自看见她后,他便再没有把她当作病毒来看。
“她好像有什么难言之隐一样,不消说,她肯定如邻家女孩失恋时哭过——伤心极了。”
渚田内心还清楚地残存着她的残影,这几天来他常常臆断,不断乱想。他知道,她和院长一起都消失了,但他仍接受不了,仿佛事情本身比莉玛院长“因药物反应”死去还让他难以接受似的。
不过,他这样想也是不对的,所以,不忍去看自己所认为抱歉的地方。
把头转向了那他刚才还没数完的墓碑群,在那些墓碑旁清一色栽的是小金桔。
大部分都放在了花盆里,只有两棵种在一处墓碑左右,其中一棵稍大的金桔竟然接结了果实,甚至成熟了,——黄橙橙地挂在树上。
“多蹊跷呐!”
他几乎觉得自己的眼睛瞪到了已不可能再大的地步,大自然真是充满了奇迹,如果被放在盆子里,它就不能自由结果了吧,可被栽在墓地,好像却会吸收了某种灵异的能量一般,结果——仿佛是那一能量的凝结过程。
如果可以选择,他想所有东西都有可以成才的,比如,把这儿的金桔子树盆子都砸了,种在地上,要不了两年,这儿就有望成为一片橘子园。光照又好,肯定也很甜,然后,把它们卖给远方不知其里的客人,肯定有人要。

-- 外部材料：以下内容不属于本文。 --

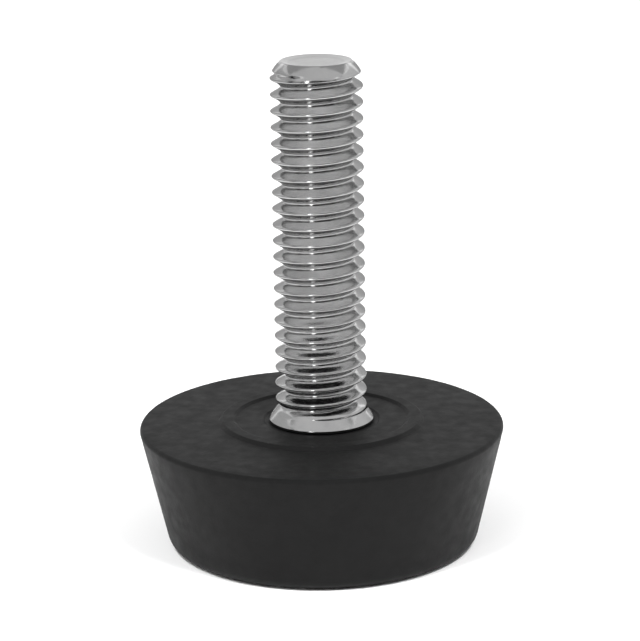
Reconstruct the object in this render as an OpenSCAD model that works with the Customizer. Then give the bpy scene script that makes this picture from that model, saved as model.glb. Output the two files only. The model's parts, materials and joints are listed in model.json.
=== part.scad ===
// Leveling foot for furniture: a threaded steel stud moulded into a round rubber base.
// Millimetres, +Z up. The origin is the centre of the face that rests on the floor.

/* [Base] */
// Largest diameter of the base, just under its top edge
base_d = 31.75; // [28:0.25:40]
// Height of the base's top face in the middle, above the floor
base_h = 10.85; // [9.5:0.05:14]
// Slope of the top face from the middle down to its edge, in degrees
crown_slope = 1.7; // [0.5:0.1:4]
// Inward slope of the side wall, in degrees from the vertical, which makes the foot narrower than the top
wall_slope = 13.1; // [5:0.1:16]
// Radius of the edge that meets the floor
foot_edge_r = 1.2; // [0.6:0.1:2]
// Radius of the edge round the top face
top_edge_r = 0.35; // [0.1:0.05:0.8]
// Outer diameter of the raised ring on the top face
ring_d = 17.9; // [15:0.1:20]
// Width of that ring
ring_w = 1.5; // [1.2:0.1:2]
// Height of the ring above the top face
ring_rise = 0.3; // [0.2:0.05:0.6]
// Height of the seat inside the ring, where the collar sits
seat_rise = 0.1; // [0.05:0.05:0.15]

/* [Stud] */
// Major diameter of the thread
thread_d = 7.9375; // [6.35:0.0125:9.525]
// Turns of thread in an inch
turns_per_inch = 18; // [14:1:24]
// Height of the stud's tip above the middle of the base's top face
stud_rise = 31.75; // [25:0.25:50]
// Distance from the tip down to the first full crest, in turns
lead_turns = 1.8; // [1.5:0.1:2.5]
// Diameter of the flat on the tip
tip_flat_d = 6.1; // [5:0.1:6.3]
// Height of the chamfer round that flat
point_h = 0.5; // [0.3:0.05:0.7]
// Diameter of the collar
collar_d = 9.2; // [8.6:0.1:12]
// Height of the collar's straight rim
collar_rim_h = 0.2; // [0.1:0.05:0.4]
// Height of the whole collar, where its sloping top meets the thread
collar_h = 1; // [0.7:0.05:1.1]

/* [Anchor] */
// Diameter of the steel plate inside the base
plate_d = 20; // [18:0.5:22]
// Thickness of that plate
plate_t = 1.6; // [1.2:0.1:2]
// Height of the plate's underside above the floor
plate_z = 3.6; // [3:0.1:4.5]
// Diameter of the four holes that the rubber runs through
lock_hole_d = 3; // [2:0.25:3.5]
// Width of the square tenon that keys the stud to the plate
tenon_w = 4.2; // [3.5:0.1:4.2]
// Diameter of the riveted head under the plate
rivet_d = 8.4; // [7.5:0.1:9]
// Height of the riveted head
rivet_h = 1; // [0.6:0.1:1.2]

/* [Hidden] */
$fn = 128;
inch = 25.4;
overlap = 0.2;              // how far a cut runs past a surface, and one shape into the next
lock_holes = 4;

// directions in which the two edges leave the top corner, inwards and down the wall
top_a = 180 - crown_slope;
top_b = 270 - wall_slope;
// where that corner would be before it is rounded, so that the rounded edge reaches base_d
top_corner_r = base_d / 2 - top_edge_r * (1 + cos((top_a + top_b) / 2) / sin((top_b - top_a) / 2));
ring_r = ring_d / 2;
rim_z = base_h - (top_corner_r - ring_r) * tan(crown_slope);
foot_r = top_corner_r - rim_z * tan(wall_slope);
ring_side = 0.35;           // how far the ring's sloping sides reach, outside and inside
seat_z = base_h + seat_rise;

pitch = inch / turns_per_inch;
thread_r = thread_d / 2;
crest_w = pitch / 8;        // flat left on each crest
root_w = pitch / 6;         // flat at the bottom of each groove
thread_depth = (pitch - crest_w - root_w) / 2 / tan(30);
root_r = thread_r - thread_depth;
tip_z = base_h + stud_rise;
flank_h = thread_depth * tan(30);       // height of a flank, from root to crest
collar_top_z = seat_z + collar_h;
first_crest_z = tip_z - lead_turns * pitch;
whole_turns = floor((first_crest_z - collar_top_z - flank_h) / pitch - 0.45);

plate_top_z = plate_z + plate_t;
lock_circle_r = (plate_d + rivet_d) / 4;

function heading(angle) = [cos(angle), sin(angle)];

// What is cut from a convex corner to round it. The two edges leave the corner at angles a and b.
module corner_waste(corner, a, b, r) {
    half = (b - a) / 2;
    edge_len = r / tan(half);
    centre = r / sin(half) * heading(a + half);
    translate(corner) difference() {
        polygon([-overlap * heading(a + half), edge_len * heading(a), centre, edge_len * heading(b)]);
        translate(centre) circle(r = r);
    }
}

// The base's outline from its axis outwards, as if it were solid rubber
module base_outline() {
    difference() {
        polygon([
            [0, 0],
            [foot_r, 0],
            [top_corner_r, rim_z],
            [ring_r, base_h],
            [ring_r - ring_side, base_h + ring_rise],
            [ring_r - ring_w + ring_side, base_h + ring_rise],
            [ring_r - ring_w, seat_z],
            [0, seat_z]
        ]);
        corner_waste([foot_r, 0], 90 - wall_slope, 180, foot_edge_r);
        corner_waste([top_corner_r, rim_z], top_a, top_b, top_edge_r);
    }
}

// One turn of thread, from the root below its crest to the root above. Each turn is a ring here.
function turn_points(crest_z) = [
    [root_r, crest_z - (pitch - root_w) / 2],
    [thread_r, crest_z - crest_w / 2],
    [thread_r, crest_z + crest_w / 2],
    [root_r, crest_z + (pitch - root_w) / 2]
];

// The tip. The blank is pointed before it is rolled, so the last turn is lower than the rest and runs into the point.
function tip_points() =
    let (last_root_z = first_crest_z + (pitch + root_w) / 2,
         last_r = thread_r - thread_depth * 0.1,
         point_r = root_r + thread_depth * 0.5)
    [
        [root_r, last_root_z],
        [last_r, last_root_z + (last_r - root_r) * tan(30)],
        [point_r, tip_z - point_h],
        [tip_flat_d / 2, tip_z],
        [0, tip_z]
    ];

// The stud's outline above the rubber: the collar, which slopes up from its rim to the thread, and the rod
module stud_outline() {
    collar_r = collar_d / 2;
    polygon([
        [0, seat_z],
        [collar_r, seat_z],
        [collar_r, seat_z + collar_rim_h],
        [thread_r, collar_top_z],
        [root_r, collar_top_z + flank_h],
        for (turn = [whole_turns : -1 : 0]) each turn_points(first_crest_z - turn * pitch),
        each tip_points()
    ]);
}

// The part of the stud inside the base: shank, square tenon and riveted head. The shank runs on into the collar.
module lower_stud() {
    translate([0, 0, plate_top_z]) cylinder(r = root_r, h = seat_z + overlap - plate_top_z);
    translate([-tenon_w / 2, -tenon_w / 2, plate_z - overlap])
        cube([tenon_w, tenon_w, plate_t + 2 * overlap]);
    translate([0, 0, plate_z - rivet_h]) cylinder(d1 = rivet_d - rivet_h, d2 = rivet_d, h = rivet_h);
}

module rubber_base() {
    color("#2b2b2d") difference() {
        rotate_extrude() base_outline();
        lower_stud();
        anchor_plate();
    }
}

module threaded_stud() {
    color("#c2c3c5") union() {
        rotate_extrude() stud_outline();
        lower_stud();
    }
}

module anchor_plate() {
    color("#8f9296") translate([0, 0, plate_z]) difference() {
        cylinder(d = plate_d, h = plate_t);
        translate([-tenon_w / 2, -tenon_w / 2, -overlap])
            cube([tenon_w, tenon_w, plate_t + 2 * overlap]);
        for (hole = [0 : lock_holes - 1])
            rotate(45 + hole * 360 / lock_holes)
                translate([lock_circle_r, 0, -overlap])
                    cylinder(d = lock_hole_d, h = plate_t + 2 * overlap);
    }
}

rubber_base();
threaded_stud();
anchor_plate();
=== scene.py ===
"""Furniture leveling foot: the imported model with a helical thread, a finished base and real materials."""

import json
import math

import bmesh
import bpy
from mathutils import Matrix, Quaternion, Vector


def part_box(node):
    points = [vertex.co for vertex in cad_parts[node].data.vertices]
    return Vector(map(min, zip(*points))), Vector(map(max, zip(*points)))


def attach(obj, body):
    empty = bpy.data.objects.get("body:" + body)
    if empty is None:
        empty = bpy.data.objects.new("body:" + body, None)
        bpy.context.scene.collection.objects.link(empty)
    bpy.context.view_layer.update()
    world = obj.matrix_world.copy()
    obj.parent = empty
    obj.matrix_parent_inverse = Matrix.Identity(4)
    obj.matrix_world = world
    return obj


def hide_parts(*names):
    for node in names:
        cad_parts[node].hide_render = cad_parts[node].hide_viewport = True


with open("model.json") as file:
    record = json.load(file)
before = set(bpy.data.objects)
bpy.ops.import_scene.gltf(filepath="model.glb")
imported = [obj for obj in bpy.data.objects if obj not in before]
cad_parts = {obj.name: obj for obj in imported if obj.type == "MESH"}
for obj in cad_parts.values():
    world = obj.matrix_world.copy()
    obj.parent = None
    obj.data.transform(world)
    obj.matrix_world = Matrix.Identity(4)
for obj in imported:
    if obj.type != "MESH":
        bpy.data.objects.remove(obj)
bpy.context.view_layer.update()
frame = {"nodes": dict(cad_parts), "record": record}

MM = 0.001
BODY = "root"

# Sizes in metres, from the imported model

base_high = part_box("rubber_base")[1]
stud_low, stud_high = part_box("threaded_stud")
plate_low, plate_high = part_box("anchor_plate")
thread_mount = next(m for m in frame["record"]["mounts"] if m["name"] == "stud_thread")
thread_r = thread_mount["dims"]["r_mm"] * MM
base_r = base_high.x
collar_r = stud_high.x
tip_z = stud_high.z

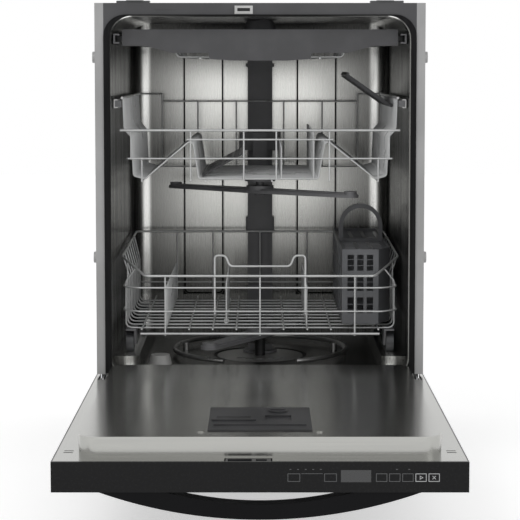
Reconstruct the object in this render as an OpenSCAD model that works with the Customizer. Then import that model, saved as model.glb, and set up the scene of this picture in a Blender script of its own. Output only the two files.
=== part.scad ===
// Built-in dishwasher, 600 mm class: steel tub, drop-down door, three racks, two spray arms.
// Modelled with the door lowered and the racks pushed home. Millimetres, +Z up, -Y is the front.

/* [Cabinet] */
// Width across the front frame
front_w = 600; // [590:1:620]
// Height of the front frame above the floor
frame_top = 864; // [850:1:880]
// Depth of the body behind the front frame
body_depth = 572; // [566:1:600]
// Width of the grey side frame seen beside the opening
trim_w = 16; // [14:1:20]
// Depth of the side frame
trim_depth = 24; // [16:1:30]
// Height of the dark frame above the opening
top_trim_h = 25; // [20:1:30]
// How far the side mounting buttons stand out
button_rise = 5; // [3:1:8]
// Diameter of a side mounting button
button_d = 22; // [16:1:26]
// Bore of a side mounting button
button_bore = 5; // [4:0.5:6]
// Height of the lower mounting buttons
button_low_z = 400; // [350:5:450]
// Height of the upper mounting buttons
button_high_z = 766; // [700:2:790]

/* [Base] */
// Height of the levelling legs under the base
leg_h = 24; // [20:1:40]
// Diameter of a leg's foot
foot_d = 36; // [30:1:44]
// Height of the base rails
rail_h = 34; // [26:1:40]
// Width of the base rails
rail_w = 26; // [20:1:30]
// How far the toe kick stands back from the front frame
toe_back = 45; // [42:1:52]
// Height of the toe kick's top edge
toe_top = 116; // [100:1:118]

/* [Tub] */
// Thickness of the tub's sheet
tub_wall = 2; // [1.5:0.5:3]
// Width of the black gasket seen beside the opening
gasket_w = 12; // [10:0.5:13]
// Height of the tub floor
floor_z = 176; // [170:1:180]
// Height of the sill below the opening
sill_z = 191; // [188:1:196]
// Radius of the opening's corners
corner_r = 40; // [30:1:46]
// Radius of the tub's back corners
back_r = 36; // [28:1:44]
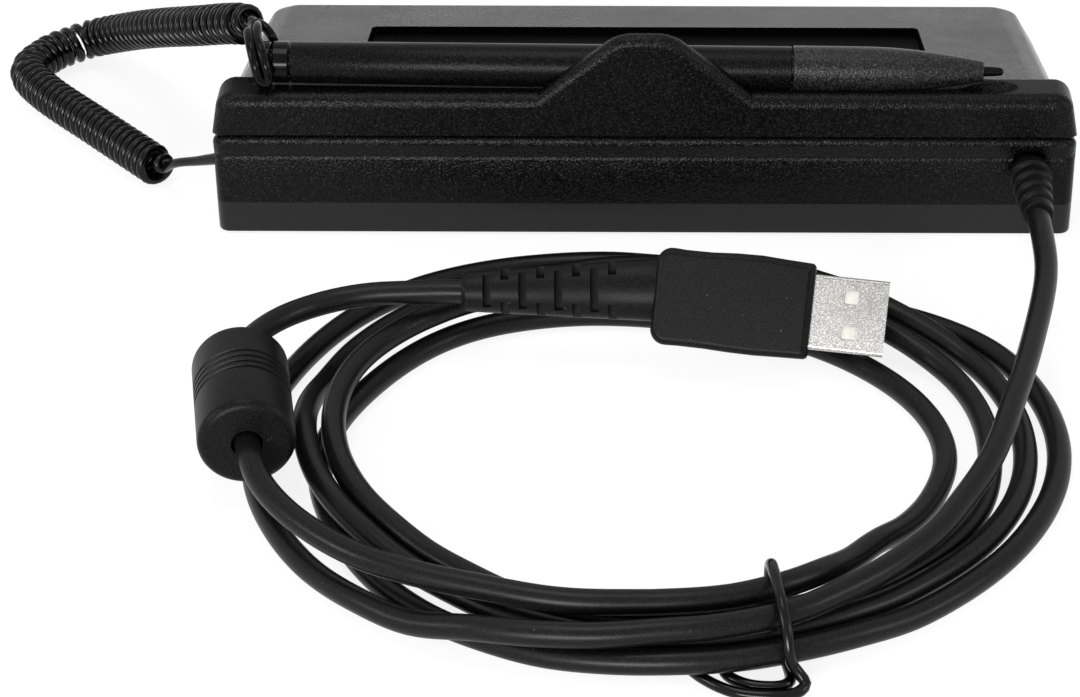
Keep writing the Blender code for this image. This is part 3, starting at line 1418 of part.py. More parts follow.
def make_plug_boot(cutters):
    """The plug's tapered boot with its slots, cut in turn from front and back and from the edges."""
    axis = plug_boot_axis()
    yaw = math.atan2(axis.y, axis.x)
    pitch = -math.asin(axis.z)
    holder = seat("plug_boot_seat", PLUG_BOOT_TIP, (-PLUG_LEAN, pitch, yaw), cutters)
    reach = (plug_boot_root() - PLUG_BOOT_TIP).length + JOIN_DEPTH * 2
    profile = [
        (0.0, reach),
        (PLUG_BOOT_ROOT_RADIUS, reach),
        (PLUG_BOOT_TIP_RADIUS, FIT_GAP),
        (PLUG_BOOT_TIP_RADIUS - FIT_GAP, 0.0),
        (0.0, 0.0),
    ]
    boot = turned("plug_boot", profile, cutters, parent=holder, sides=FINE_SIDES)
    boot.rotation_euler = (0.0, math.pi / 2, 0.0)
    bm = bmesh.new()
    growth = (PLUG_BOOT_ROOT_RADIUS - PLUG_BOOT_TIP_RADIUS) / reach
    for slot in range(PLUG_BOOT_SLOTS):
        at = PLUG_SLOT_START + PLUG_SLOT_PITCH * slot
        radius = PLUG_BOOT_TIP_RADIUS + growth * at
        for side in (-1, 1):
            low, high = sorted((radius * side * SIDE_SLOT_ROOT_SHARE, radius * side * 2))
            half = radius * SIDE_SLOT_HALF_SHARE
            add_box(bm, (at, low, -half), (at + PLUG_SLOT_WIDTH, high, half))
        at += PLUG_SLOT_PITCH / 2
        radius = PLUG_BOOT_TIP_RADIUS + growth * at
        for side in (-1, 1):
            low, high = sorted((radius * side * EDGE_SLOT_ROOT_SHARE, radius * side * 2))
            half = radius * EDGE_SLOT_HALF_SHARE
            add_box(bm, (at, -half, low), (at + PLUG_SLOT_WIDTH, half, high))
    combine(boot, object_from("plug_slots", bm, cutters, parent=holder), "DIFFERENCE")
    return boot


def make_plug_shell(parts, cutters, finish, holder, back):
    """The plug's metal sleeve with its square windows, and the tongue with its contacts."""
    front = PLUG_LENGTH / 2 + SHELL_REACH
    half_y, half_z = SHELL_THICKNESS / 2, SHELL_WIDTH / 2
    bm = bmesh.new()
    add_box(bm, (back, -half_y, -half_z), (front, half_y, half_z))
    sleeve = object_from("plug_shell", bm, parts, finish["nickel"], holder)
    bm = bmesh.new()
    inner_y, inner_z = half_y - SHELL_METAL, half_z - SHELL_METAL
    add_box(bm, (back - CUT_OVERRUN, -inner_y, -inner_z), (front + CUT_OVERRUN, inner_y, inner_z))
    combine(sleeve, object_from("shell_bore", bm, cutters, parent=holder), "DIFFERENCE")
    bm = bmesh.new()
    at = PLUG_LENGTH / 2 + SHELL_WINDOW_REACH
    square = SHELL_WINDOW / 2
    for side in (-1, 1):
        z = SHELL_WINDOW_SPACING / 2 * side
        add_box(bm, (at - square, -half_y * 2, z - square), (at + square, half_y * 2, z + square))
    combine(sleeve, object_from("shell_windows", bm, cutters, parent=holder), "DIFFERENCE")
    bm = bmesh.new()
    room_y, room_z = inner_y - FIT_GAP, inner_z - FIT_GAP
    block_end = back + SHELL_SEAT + FIT_GAP
    add_box(bm, (back + FIT_GAP, -room_y, -room_z), (block_end, room_y, room_z))
    block = object_from("plug_insert", bm, parts, finish["insert"], holder)
    bm = bmesh.new()
    tongue_end = front - TONGUE_SETBACK
    tongue_top = -room_y + TONGUE_THICKNESS
    half = room_z - FIT_GAP
    add_box(bm, (block_end - JOIN_DEPTH, -room_y, -half), (tongue_end, tongue_top, half))
    combine(block, object_from("tongue", bm, cutters, parent=holder), "UNION")
    for number in range(CONTACTS):
        z = CONTACT_SPACING * (number - (CONTACTS - 1) / 2)
        start = (block_end + FIT_GAP, tongue_top + CONTACT_GAP, z - CONTACT_WIDTH / 2)
        end_x = min(block_end + FIT_GAP + CONTACT_LENGTH, tongue_end)
        end = (end_x, tongue_top + CONTACT_GAP + CONTACT_THICKNESS, z + CONTACT_WIDTH / 2)
        bm = bmesh.new()
        add_box(bm, start, end)
        object_from(f"plug_contact_{number + 1}", bm, parts, finish["gold"], holder)


def make_tie(parts, finish):
    """The coated wire twisted round the bundle in front."""
    route = [Vector(point) for point in TIE_ROUTE]
    tube("cable_tie", smooth_route(route, TIE_WIRE / 2), TIE_WIRE, parts, finish)


def main():
    clear_scene()
    parts = new_collection("signature_pad", False)
    cutters = new_collection("cutters", True)
    finish = finishes()
    pen = seat(
        "pen_seat",
        (0.0, REAR_Y + PEN_FROM_REAR, PEN_AXIS_HEIGHT),
        (0.0, math.pi / 2 + PEN_TILT, 0.0),
        cutters,
    )
    make_upper_shell(parts, cutters, finish["case"], pen)
    make_lower_shell(parts, cutters, finish["case"])
    make_sensor_stack(parts, cutters, finish)
    make_board(parts, cutters, finish)
    make_case_screws(parts, finish["steel"])
    make_feet(parts, finish["rubber"])
    make_pen(parts, pen, finish)
    make_tether(parts, finish["tether"])
    make_cable_boot(parts, cutters, finish)
    make_cable(parts, finish["cable"])
    make_ferrite(parts, cutters, finish)
    make_plug(parts, cutters, finish)
    make_tie(parts, finish["tether"])


main()
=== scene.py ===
"""Signature pad with a tethered pen and a coiled data cable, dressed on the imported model."""

import math

import bmesh
import bpy
from mathutils import Euler, Matrix, Vector


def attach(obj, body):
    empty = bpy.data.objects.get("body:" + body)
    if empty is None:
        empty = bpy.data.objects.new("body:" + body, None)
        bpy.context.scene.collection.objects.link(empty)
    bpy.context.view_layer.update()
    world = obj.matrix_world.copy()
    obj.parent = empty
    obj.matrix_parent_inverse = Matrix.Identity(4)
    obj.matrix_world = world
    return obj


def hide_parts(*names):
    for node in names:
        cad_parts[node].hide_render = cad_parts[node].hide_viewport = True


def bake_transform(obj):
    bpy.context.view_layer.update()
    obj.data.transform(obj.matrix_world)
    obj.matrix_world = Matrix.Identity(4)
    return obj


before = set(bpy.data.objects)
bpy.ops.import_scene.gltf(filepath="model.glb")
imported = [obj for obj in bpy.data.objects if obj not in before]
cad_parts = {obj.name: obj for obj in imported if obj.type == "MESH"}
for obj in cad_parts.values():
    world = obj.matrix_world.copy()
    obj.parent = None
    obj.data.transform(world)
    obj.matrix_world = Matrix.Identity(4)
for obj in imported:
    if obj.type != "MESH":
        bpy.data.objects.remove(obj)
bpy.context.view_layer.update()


def metres(*rows):
    """Rows of numbers given in millimetres, in metres."""
    return tuple(tuple(value / 1000 for value in row) for row in rows)


# All lengths are in metres, but for the coil's stations and what stands in metres()

# The photograph's frame and lens
IMAGE_WIDTH = 1080
FOCAL_PIXELS = 3200
AXIS_COLUMN = 644
SENSOR = 36.0
CAMERA_PLACE = (0.0, -0.5068, 0.2828)
CAMERA_DOWN = math.radians(33)
CAMERA_ROLL = math.radians(0.18)

# Housing
HALF_WIDTH = 0.073
REAR_Y = -0.036
FRONT_Y = 0.036
SLOPE = math.atan(0.017952 / 0.072)
PARTING = 0.0192
PARTING_GAP = 0.0004
TOP_AT_REAR = 0.02665
WALL = 0.002
TOP_WALL = 0.0018
CROWN = 0.001
STRIP = 0.003
TOP_EDGE = 0.0007
SIDE_DRAFT = 0.0035
FRONT_DRAFT = 0.0012
FRONT_CORNER = 0.005
REAR_CORNER = 0.002

# Ridge, tab and window
RIDGE_HEIGHT = 0.0269
RIDGE_DEPTH = 0.0082
RIDGE_DRAFT = 0.0014
RIDGE_EDGE = 0.0014
RIDGE_END = 0.0026
RIDGE_ROUND = 0.0022
TAB_HEIGHT = 0.0110
TAB_BASE = 0.0358
TAB_TOP = 0.0090
TAB_THICKNESS = 0.0022
TAB_ROOT = 0.0045
TAB_CORNER = 0.0022
TAB_EDGE = 0.0017
WINDOW_WIDTH = 0.0994
WINDOW_LENGTH = 0.0308
WINDOW_BACK = REAR_Y + 0.020
WINDOW_CORNER = 0.0012

# Lower shell: its rear face swells towards a line, has a ledge above and tucks in below
LINE_HEIGHT = 0.0153
LINE_CUTS = (-0.0004, -0.00015, 0.0001, 0.0004)
LINE_LOW = -0.0003
LINE_HIGH = 0.0002
LINE_DEPTH = 0.0001
LEDGE_TOP = 0.0178
LEDGE_SET_BACK = 0.00045
SWELL_FROM = 0.0100
SWELL_CUTS = 8
TUCK_HEIGHT = 0.0065
TUCK_CUTS = (0.25, 0.4, 0.55, 0.7, 0.82, 0.91, 0.97, 1.0)
TUCK = 0.0003
RIM_EDGE = 0.0013
BASE_EDGE = 0.0003
FOOT_PROUD = 0.0005
NOTCH_HALF = 0.00265
SLIT_HALF = 0.0016
SLIT_TOP = 0.0168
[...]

虽说,这样做十分地不道德,但这个想法,他却认为非常地可行。不过,只可惜,出生便决定了它们成才的环境。
他感慨地摇着头。
此时,他的身上已淋了个湿透,厚重且闷热的西服贴着他肌肤之上,这对他来说,也没什么不舒适、或难看什么的。因为这事常有,以前长官说,除了你的思想可以动以外,其他都不准动。然而,那时候对他来说心思动的太多,也不是什么好事,想太多,人越迷失自我,像个疯子一样。
他在葬礼上的漫天飞舞的思绪中站了一个半小时,他知道他们有意延长这一活动,好让过程再慢些,撒过花以后,宾客陆续垫着脚尖、淌着水潭撤离了,还有几位似乎要等待结束才肯走的样子,因此被派去的四位苹果队员并未归队。
太阳雨时晴时雨的,拍完泥土,最终天也忍不住彻底晴了。